2) L’autorità di Gesù –Nelle Chiese neotestamentarie le parole di Gesù, trasmesse dalla tradizione orale e poi dalla tradizione scritta, ebbero valore assoluto. Il Signore aveva rivendicato la propria autorità accanto a quella delle Scritture ebraiche, per completarle, correggerle e revocarle (vedi Marco 10:2 per il divorzio, Marco 7:14-19 per i cibi impuri, Matteo 5:21-48 per le cosiddette “antitesi” del discorso della montagna:”Voi avete udito che fu detto agli antichi. ma io ora vi dico”). Le parole del Signore Gesù, gelosamente custodite, rispettate e citate, presero, nel cuore dei cristiani, il loro posto accanto alle Scritture ebraiche. 3) L’autorità apostolica –Parallelamente alla circolazione orale delle parole di Gesù, cominciarono a farsi spazio gli insegnamenti apostolici riguardo alla vita e al messaggio del Maestro. Gli apostoli, sulla scorta delle parole del Signore e della guida dello Spirito Santo, cominciarono a trasmettere dappertutto precetti e direttive. È ovvio che tali lettere fossero conservate gelosamente e fatte girare nella cristianità: si veda il caso delle epistole paoline, che circolarono già durante la sua vita (Colossesi 4:6; Galati 1:2; 1Tessalonicesi 5:27; 2Pietro 3:15). 4) Gli scritti apostolici –Nel corso del primo secolo gli scritti apostolici assunsero un rilievo assoluto (autorità apostolica) per i cristiani quanto alle questioni di fede e di dottrina, e furono perciò staccati dal resto della produzione contemporanea. 5) Il Signore e gli apostoli –Accanto alle Scritture ebraiche, già consolidate in canone, furono gradualmente poste dai primi credenti sia le parole orali del Signore, sia le interpretazioni e le applicazioni pratiche della Sua Parola redatte da apostoli o da persone vicine agli apostoli.
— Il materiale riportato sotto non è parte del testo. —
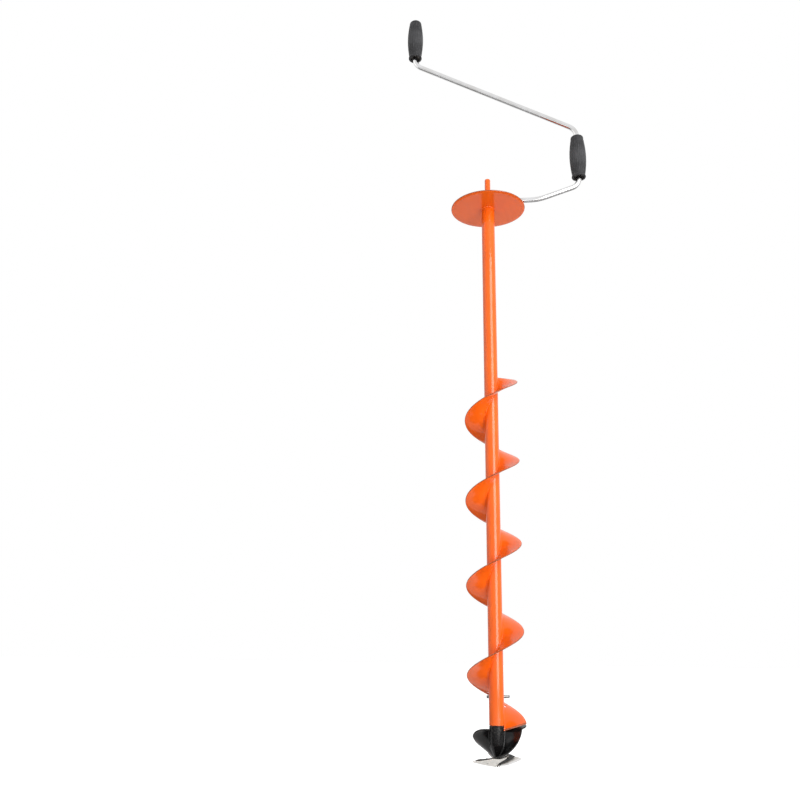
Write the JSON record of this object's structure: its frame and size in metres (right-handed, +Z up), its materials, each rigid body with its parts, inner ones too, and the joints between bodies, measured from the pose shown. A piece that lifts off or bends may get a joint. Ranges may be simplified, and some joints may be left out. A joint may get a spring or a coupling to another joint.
{
  "type": "ice fishing auger",
  "caption": "Hand ice auger: spiral flight on a tube, two-blade cutting head, stop disc, drive stub and a Z-shaped hand crank with turning grips.",
  "frame": {"origin": "centre of the drive stub's flat end, on the auger's axis", "axes": "+Z up along the auger's axis and out of the stub's end; +X from the axis to the lower grip; the crank lies in the XZ plane"},
  "size_m": [0.3575, 0.1434, 1.465],
  "materials": {
    "orange_paint": "glossy powder coat",
    "black_paint": "gloss black enamel",
    "bright_steel": "bright plated",
    "zinc_steel": "zinc plated",
    "ground_steel": "ground",
    "dark_steel": "dark hardened",
    "grip_rubber": "matte, ribbed",
    "liner_plastic": "moulded"
  },
  "bodies": {
    "auger": {"shaft_tube": "orange_paint", "flight": "orange_paint", "wing_screw_boss": "orange_paint", "disc_collar": "orange_paint", "stop_disc": "orange_paint", "crank_hub": "orange_paint", "drive_stub": "orange_paint"},
    "wing_screw": {"wing_screw": "zinc_steel"},
    "clamp_screw": {"clamp_screw": "zinc_steel"},
    "cutting_head": {"head_body": "black_paint", "head_spigot": "black_paint", "scoop_front": "black_paint", "scoop_back": "black_paint", "blade_front": "ground_steel", "blade_back": "ground_steel", "blade_screw_1": "dark_steel", "blade_screw_2": "dark_steel", "blade_screw_3": "dark_steel", "blade_screw_4": "dark_steel", "centre_point": "dark_steel"},
    "crank": {"crank_rod": "bright_steel", "lower_grip_washer_low": "dark_steel", "lower_grip_washer_high": "dark_steel", "upper_grip_washer_low": "dark_steel", "upper_grip_retainer": "dark_steel"},
    "lower_grip": {"lower_grip": "grip_rubber", "lower_grip_sleeve": "liner_plastic"},
    "upper_grip": {"upper_grip": "grip_rubber", "upper_grip_sleeve": "liner_plastic"}
  },
  "joints": [
    {"name": "wing_screw_turn", "type": "hinge", "parent": "auger", "child": "wing_screw", "pos_m": [0, 0, -0.972], "axis": [0.1045, 0.9945, 0], "continuous": true},
    {"name": "clamp_screw_turn", "type": "hinge", "parent": "auger", "child": "clamp_screw", "pos_m": [0, 0, -0.049], "axis": [0, 1, 0], "continuous": true},
    {"name": "head_release", "type": "slide", "parent": "auger", "child": "cutting_head", "axis": [0, 0, -1], "range_m": [0, 0.06]},
    {"name": "crank_release", "type": "slide", "parent": "auger", "child": "crank", "axis": [1, 0, 0], "range_m": [0, 0.03]},
    {"name": "lower_grip_spin", "type": "hinge", "parent": "crank", "child": "lower_grip", "pos_m": [0.1786, 0, 0.041], "axis": [0, 0, 1], "continuous": true},
    {"name": "upper_grip_spin", "type": "hinge", "parent": "crank", "child": "upper_grip", "pos_m": [-0.1465, 0, 0.3405], "axis": [0, 0, 1], "continuous": true}
  ]
}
In conclusione, la storia del canone del Nuovo Testamento è la storia di un processo lungo e continuo, e non di una serie di eventi sporadici. Fu un lavoro di raccolta, vaglio e rigetto in base ai principi già esposti. Ribadiamo, ancora una volta, che non fu il risultato di un decreto pronunciato da un individuo o da una Chiesa o da un concilio. In tal senso il primo decreto ufficiale risale al concilio di Trento. Ma questa è un’altra storia, soprattutto un’altra storia di un’altra Chiesa (la Chiesa cattolico-romana) rispetto a quella del Nuovo Testamento.